Envelope of time domain signal // Hilbert transform

Question

to get the envelope of a time domain signal, s(t), I use the absolute of its analytical time domain signal. But there occur the problem that sometimes the envelope is not as desired a true envelope but it follows more or less the original time domain signal.

Just for illustration some python code where the plot looks good:

from pylab import *
import numpy
import scipy.signal.signaltools as sigtool

x = linspace(0,5,1e4)

s= numpy.sin(2*numpy.pi*x)*numpy.exp(-x**2/2)
env = numpy.abs(sigtool.hilbert(s)) # hilbert(s) actually returns the analytical signal

plot(x,s,label='Time Signal')
plot(x,env,label='Envelope')
legend()
show()

By changing the data for example to (taking abs):

s = numpy.abs(numpy.sin(2*numpy.pi*x)*numpy.exp(-x**2/2))

the resulting envelope is following the "ripples" instead of being an envelope.

--- WHY? ---

Answer 1

Hilbert envelope, also called Energy-Time Curve (ETC), only works well for narrow-band fluctuations. Producing an analytic signal, of which you later take the absolute value, is a linear operation, so it treats all frequencies of your signal equally. If you give it a pure sine wave, it will indeed return to you a straight line. When you give it white noise however, you will likely get noise back.

Example 1:

$$ \lvert\cos(\omega t)\rvert^2 + \lvert i\sin(\omega t)\rvert^2 = \cos^2(\omega t) + \sin^2(\omega t)= 1 $$

Here, you have $\cos(\omega t)$ as you input signal, and its analysis counterpart is $\cos(\omega t) + i\sin(\omega t)$. In it easy to see from expression above that its envelope is always a constant. Let's look at another example.

Example 2:

Let $x(t) = \cos(\omega_1 t) + \cos(\omega_2 t)$. Then its analytic counterpart is $$ a(t) = \cos(\omega_1 t) + \cos(\omega_2 t) + i\sin(\omega_1 t) + i\sin(\omega_2 t). $$ Let's take the absolute value of this signal.
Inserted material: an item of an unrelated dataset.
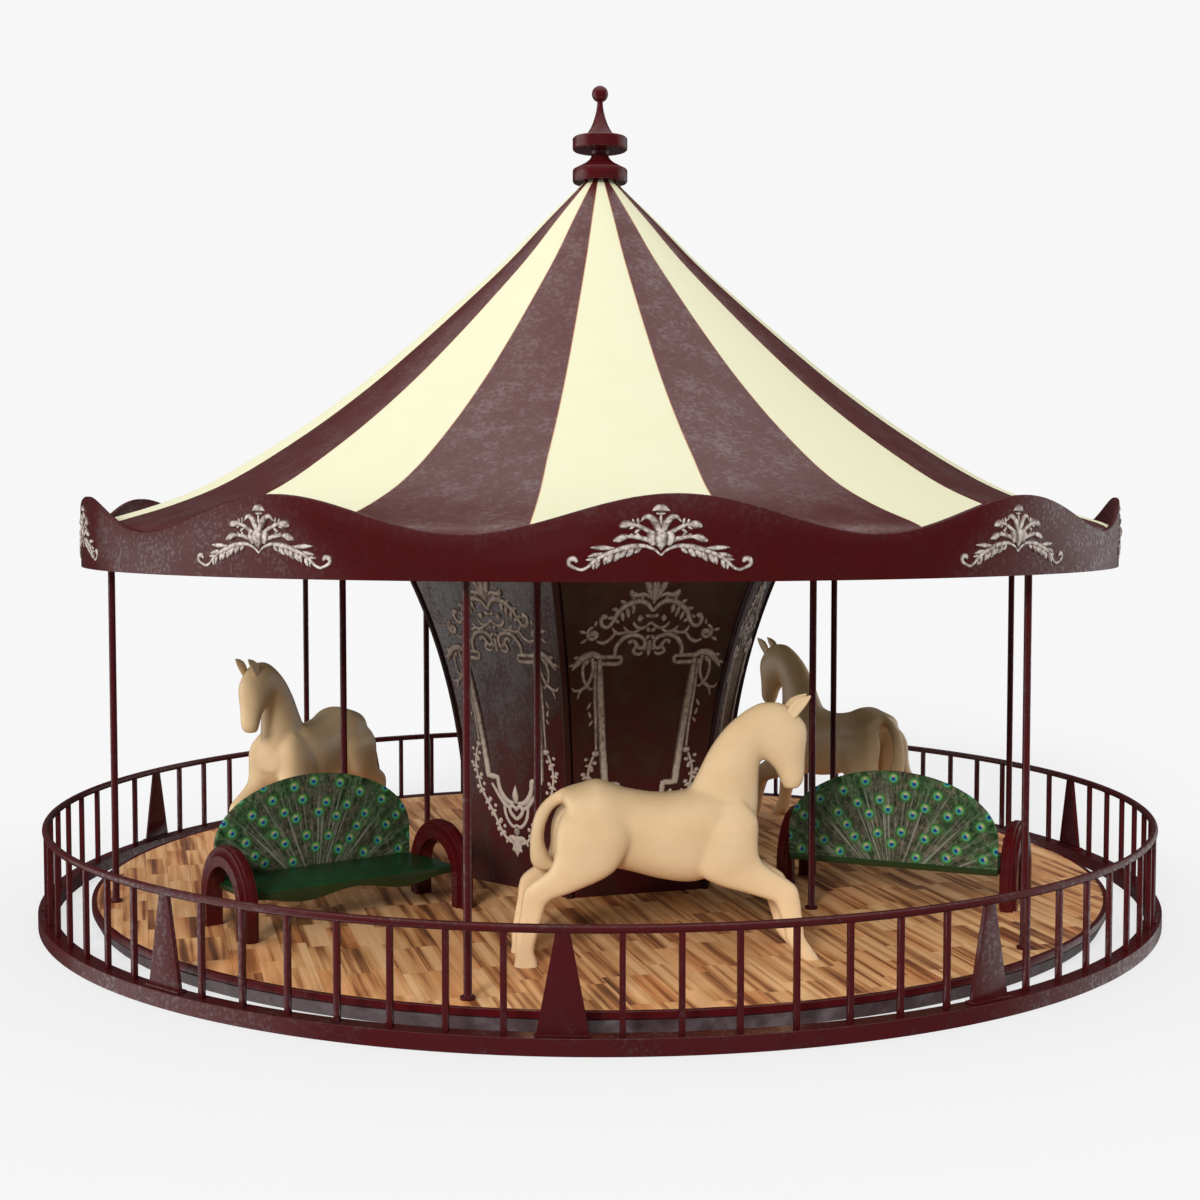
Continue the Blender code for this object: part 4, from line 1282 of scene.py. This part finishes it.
def bench_seat():
    """A rounded slab with a wavy apron below its front edge."""
    middle, length = between_arches()
    top = DECK_TOP + TOUCH + SEAT_TOP
    depth = SEAT_FRONT_X - SEAT_BACK_X
    slab = box((depth, length, SEAT_T), ((SEAT_FRONT_X + SEAT_BACK_X) / 2, -middle, top - SEAT_T / 2))
    slab = plain(bevelled(slab, 2 * EASE, 3))
    tongue_t = SEAT_T - TONGUE_THINNER
    tongue_size = (2 * SEAT_TONGUE_HALF, length + 2 * SEAT_TONGUE_REACH, tongue_t)
    tongue = box(tongue_size, (ARCH_CENTRE_X, -middle, top - TONGUE_LOWER - tongue_t / 2))
    tongue = plain(bevelled(tongue, EASE))
    width = length - 2 * APRON_GAP
    edge = []
    for i in range(APRON_STEPS + 1):
        share = i / APRON_STEPS
        drop = (APRON_DEEP + SEAT_T) / 2 - (APRON_DEEP - SEAT_T) / 2 * math.cos(2 * math.tau * share)
        edge.append((width * (share - 0.5), -drop - APRON_PROUD))
    apron = plate([(-width / 2, -APRON_SUNK), *edge, (width / 2, -APRON_SUNK)], APRON_T)
    front = SEAT_FRONT_X + APRON_PROUD - APRON_T / 2
    apron = moved(plain(bevelled(apron, EASE)), front, -middle, top, -90.0)
    return smooth(joined([slab, tongue, apron], "seat"), 35.0)


def bench_back():
    """A board with a half-oval top. Its map gives each point's place on the fan."""
    middle, length = between_arches()
    half = length / 2
    foot = DECK_TOP + 2 * TOUCH + SEAT_TOP
    spring = DECK_TOP + BACK_SPRING_H
    outline = [(-half, foot), (half, foot)]
    for i in range(BACK_STEPS + 1):
        angle = math.pi * i / BACK_STEPS
        outline.append((half * math.cos(angle), spring + BACK_RISE * math.sin(angle)))
    back = plain(bevelled(plate(outline, BACK_T), EASE))
    sheet = back.data.uv_layers.new(name="fan")
    for face in back.data.polygons:
        for loop in face.loop_indices:
            x, _, z = back.data.vertices[back.data.loops[loop].vertex_index].co
            sheet.data[loop].uv = (x, z - foot)
    return smooth(moved(back, SEAT_BACK_X + BACK_T / 2, -middle, 0.0, -90.0), 35.0)


def benches():
    inner, outer = bench_arch(BENCH_INNER_R), bench_arch(BENCH_OUTER_R - ARCH_T)
    for piece, kind, material, slot_name in (
        (inner, "bench_inner_arch", RED_PAINT, "maroon_paint"),
        (outer, "bench_outer_arch", RED_PAINT, "maroon_paint"),
        (bench_seat(), "bench_seat", SEAT_PAINT, "seat_green_paint"),
        (bench_back(), "bench_back", FEATHERS, "back_feather_green"),
    ):
        name = kind + ("es" if kind.endswith("arch") else "s")
        deliver_ring(piece, RIDES, FIRST_BENCH_AZ, name, material, slot_name, *numbered(kind, RIDES))


# Horses. A station is two points (x, height) of the side view, how far out it lies and half its width,
# all in millimetres


def body_loft(stations, sides=28, blunt=1.0):
    """A smooth skin through oval stations, boxier where blunt is under 1."""
    stations = [[value / 1000 for value in station] for station in stations]
    rings = []
    for ax, az, bx, bz, lateral, width in curve_through(stations, 5):
        start, end = Vector((ax, lateral, az)), Vector((bx, lateral, bz))
        centre, reach = (start + end) / 2, (start - end) / 2
        turns = [math.tau * (i + 0.5) / sides for i in range(sides)]
        ring = []
        for t in turns:
            lengthwise = math.copysign(abs(math.cos(t)) ** blunt, math.cos(t))
            sideways = math.copysign(abs(math.sin(t)) ** blunt, math.sin(t))
            ring.append(centre + reach * lengthwise + Vector((0.0, width * sideways, 0.0)))
        rings.append(ring)
    return loft(rings)


def ear(side):
    """A leaf-shaped ear, hollow on its outer face."""
    # Each station: the place (x, height) of its middle, and half its length and width
    stations = (
        (770, 1270, 30, 12), (786, 1296, 34, 16), (812, 1326, 34, 17), (842, 1350, 24, 12), (874, 1372, 4, 2),
    )
    points = 16
    rings = []
    for station in stations:
        x, z, length, width = (value / 1000 for value in station)
        ring = []
        for i in range(points):
            turn = math.tau * i / points
            hollow = 1.0 - 0.75 * max(0.0, math.sin(turn)) ** 4
            along = length * math.cos(turn)
            out = EAR_OUT + width * math.sin(turn) * hollow
            ring.append(Vector((x + EAR_LEAN[0] * along, side * out, z + EAR_LEAN[1] * along)))
        rings.append(ring)
    return loft(rings)


def horse():
    """A galloping horse, carved as one soft form and set on the floor."""
    trunk = [
        (-452, 850, -370, 730, 0, 100), (-430, 893, -330, 600, 0, 182),
        (-320, 926, -250, 480, 0, 208), (-240, 941, -180, 478, 0, 205),
        (-100, 894, -80, 455, 0, 184), (60, 867, 80, 412, 0, 198),
        (200, 874, 240, 393, 0, 205), (340, 900, 380, 430, 0, 185),
        (480, 850, 500, 490, 0, 150), (590, 730, 590, 590, 0, 80),
    ]
    neck = [
        (225, 860, 590, 620, 0, 140), (285, 975, 604, 800, 0, 116),
        (350, 1100, 607, 940, 0, 98), (442, 1218, 612, 1010, 0, 88),
        (566, 1312, 620, 1035, 0, 81), (656, 1338, 640, 1028, 0, 83),
        (758, 1320, 655, 1017, 0, 86), (840, 1245, 672, 1000, 0, 84),
        (866, 1179, 690, 982, 0, 78), (857, 1055, 707, 955, 0, 66),
        (852, 930, 733, 895, 0, 56), (822, 876, 746, 872, 0, 38),
    ]
    foreleg = [
        (500, 840, 280, 780, 90, 60), (578, 740, 240, 620, 112, 92),
        (580, 600, 262, 470, 120, 90), (596, 520, 350, 400, 124, 75),
        (660, 465, 530, 345, 132, 60), (757, 403, 645, 308, 142, 52),
        (793, 352, 671, 285, 147, 50), (820, 167, 718, 150, 150, 39),
        (828, 111, 727, 100, 150, 43), (862, 60, 755, 50, 150, 46),
        (902, 0, 800, 0, 150, 55), (920, -30, 818, -30, 150, 57),
    ]
    hindleg = [
        (-390, 820, -180, 800, 60, 60), (-445, 780, -110, 750, 112, 86),
        (-478, 710, -88, 660, 134, 104), (-488, 640, -130, 550, 144, 98),
        (-490, 570, -215, 460, 152, 80), (-525, 490, -400, 380, 158, 51),
        (-642, 405, -517, 335, 152, 45), (-665, 290, -550, 255, 148, 38),
        (-697, 100, -595, 90, 146, 40), (-695, 50, -588, 45, 146, 44),
        (-702, 0, -574, 0, 146, 53), (-704, -30, -570, -30, 146, 55),
    ]
    tail = [
        (-430, 905, -420, 820, 0, 28), (-523, 844, -480, 790, 0, 36),
        (-584, 756, -520, 715, 0, 42), (-609, 613, -531, 633, 0, 46),
        (-601, 501, -512, 566, 0, 46), (-545, 460, -487, 515, 0, 38),
        (-480, 470, -465, 510, 0, 25),
    ]
    parts = [body_loft(trunk, blunt=TRUNK_BLUNT), body_loft(neck), body_loft(tail, 16)]
    for side in (-1, 1):
        for limb in (foreleg, hindleg):
            stations = [(*ends, side * out, width) for *ends, out, width in limb]
            parts.append(body_loft(stations, 20, LEG_BLUNT))
    rough = joined(parts, "horse")
    soft = rough.modifiers.new("One form", "REMESH")
    soft.mode = "VOXEL"
    soft.voxel_size = HORSE_VOXEL
    even = rough.modifiers.new("Sanded", "SMOOTH")
    even.factor = HORSE_SANDING
    even.iterations = 5
    body = plain(rough)
    shape = bmesh.new()
    shape.from_mesh(body.data)
    whole = [*shape.verts, *shape.edges, *shape.faces]
    floor = {"plane_co": (0.0, 0.0, TOUCH), "plane_no": (0.0, 0.0, 1.0)}
    cut = bmesh.ops.bisect_plane(shape, geom=whole, clear_inner=True, **floor)
    rims = [edge for edge in cut["geom_cut"] if isinstance(edge, bmesh.types.BMEdge)]
    bmesh.ops.edgeloop_fill(shape, edges=rims)
    bmesh.ops.recalc_face_normals(shape, faces=shape.faces)
    shape.to_mesh(body.data)
    shape.free()
    body = joined([body, ear(-1), ear(1)], "horse")
    return smooth(moved(body, 0.0, -HORSE_RING, DECK_TOP), 60.0)


def horses():
    stands_for = numbered("horse", RIDES)
    deliver_ring(horse(), RIDES, FIRST_HORSE_AZ, "horses", HORSE_PAINT, "horse_cream_paint", *stands_for)


# The whole carousel


def give(name, material):
    """Puts a material on a CAD node that is shown as it is."""
    NODES[name].data.materials.clear()
    NODES[name].data.materials.append(material)


give("core_cap", MAROON)
give("turntable_bearing", PLINTH_PAINT)

base_and_curb()
fence()
floor_boards()
roof()
rounding_board()
poles()
finial()
crests()
core_ribs()
core_panels()
panel_ornaments()
benches()
horses()


# Studio


def sky(world):
    """An even backdrop. The light is a weak fill and three soft boxes, at both sides and overhead."""
    world.use_nodes = True
    nodes = Nodes(world.node_tree)
    across, ahead, up = nodes.split(nodes.node("ShaderNodeTexCoord").outputs["Generated"])
    below = nodes.math("MINIMUM", nodes.plus(up, LEFT_BOX_FOOT), 0.0)
    left = nodes.span(nodes.minus(nodes.times(below, -LEFT_BOX_SLANT), across), *LEFT_BOX)
    toward = nodes.scaled(across, RIGHT_BOX_WAY[0], nodes.times(ahead, RIGHT_BOX_WAY[1]))
    right = nodes.span(toward, *RIGHT_BOX)
    top = nodes.span(up, *TOP_BOX)
    boxes = nodes.math("MAXIMUM", nodes.math("MAXIMUM", left, right), top)
    path = nodes.node("ShaderNodeLightPath").outputs
    seen, glossy = path["Is Camera Ray"], path["Is Glossy Ray"]
    fill = nodes.scaled(nodes.minus(1.0, glossy), FILL, DIM)
    light = nodes.times(nodes.plus(boxes, fill), nodes.minus(1.0, seen))
    glow = world.node_tree.nodes["Background"]
    glow.inputs["Color"].default_value = (BACKDROP, BACKDROP, BACKDROP, 1.0)
    nodes.feed(glow.inputs["Strength"], nodes.plus(light, seen))


def stage_floor():
    """A pale sheet that glows a little itself, so that shadows on it stay faint."""
    shape = bmesh.new()
    bmesh.ops.create_circle(shape, cap_ends=True, segments=STAGE_STEPS, radius=FLOOR_R)
    floor = from_bmesh(shape, "floor")
    floor.location.z = FLOOR_Z
    floor.visible_glossy = False
    shader = Shader("floor_paint", 0.9)
    shader.shine(0.0)
    shader.surface.inputs["Emission Color"].default_value = (BACKDROP, BACKDROP, BACKDROP, 1.0)
    shader.surface.inputs["Emission Strength"].default_value = FLOOR_GLOW
    floor.data.materials.append(shader.finish((FLOOR_WHITE, FLOOR_WHITE, FLOOR_WHITE, 1.0)))


def studio():
    """The backdrop, a soft key light from the front, and the photograph's camera."""
    scene = bpy.context.scene
    scene.view_settings.view_transform = "Standard"
    scene.world = bpy.data.worlds.new("studio")
    sky(scene.world)
    stage_floor()
    key = bpy.data.lights.new("key", "SUN")
    key.energy = KEY_ENERGY
    key.angle = math.radians(KEY_SOFT)
    lamp = helper("key", key)
    lamp.rotation_euler = (math.radians(90.0 - KEY_RISE), 0.0, math.radians(KEY_AZ))
    lamp.visible_glossy = False
    lens = bpy.data.cameras.new("camera")
    lens.lens = LENS_MM
    lens.sensor_width = SENSOR_MM
    lens.clip_end = CLIP_END
    scene.camera = helper("camera", lens)
    scene.camera.location = CAMERA_PLACE
    scene.camera.rotation_euler = (math.pi / 2 - CAMERA_DOWN, 0.0, 0.0)


studio()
$$\begin{align} \lvert a(t)\rvert^2 &= \lvert\cos(\omega_1 t) + \cos(\omega_2 t)\rvert^2 + \lvert i\sin(\omega_1 t) + i\sin(\omega_2 t)\rvert^2\\&=\left(\cos(\omega_1 t) + \cos(\omega_2 t)\right)^2 + \left( \sin(\omega_1 t) + \sin(\omega_2 t) \right)^2 \\ &= \cos^2(\omega_1t) + \cos(\omega_1t)\cos(\omega_2t) + \cos^2(\omega_2t)\\& \quad + \sin^2(\omega_1t) + \sin(\omega_1t)\sin(\omega_2t) + \sin^2(\omega_2t) \\&= \cos^2(\omega_1t) + \frac{1}{2}\left[ \cos(\omega_1t-\omega_2t)+\cos(\omega_1t+\omega_2t)\right] + \cos^2(\omega_2t)\\&\quad + \sin^2(\omega_1t) + \frac{1}{2}\left[ \sin(\omega_1t-\omega_2t)-\sin(\omega_1t+\omega_2t)\right] + \sin^2(\omega_2t) \\ &= \left[ \cos^2(\omega_1t) + \sin^2(\omega_1t)\right] + \left[ \cos^2(\omega_2t) + \sin^2(\omega_2t)\right] \\ &\quad + \frac{1}{2}\left[\cos(\omega_1t-\omega_2t) + \cos(\omega_1t-\omega_2t) \right] + \frac{1}{2}\left[\sin(\omega_1t+\omega_2t) - \sin(\omega_1t+\omega_2t) \right] \\ &= 1 + 1 + \cos(\omega_1t - \omega_2t) + 0 \\ &= 2+\cos\left( \left[\omega_1-\omega_2\right]t\right)\end{align}$$

As you can see, this is not a constant as one would expect. Note that if $\omega_1$ and $\omega_2$ are close to each other, only low-frequency oscillations are produced as an artifact. hope this helps.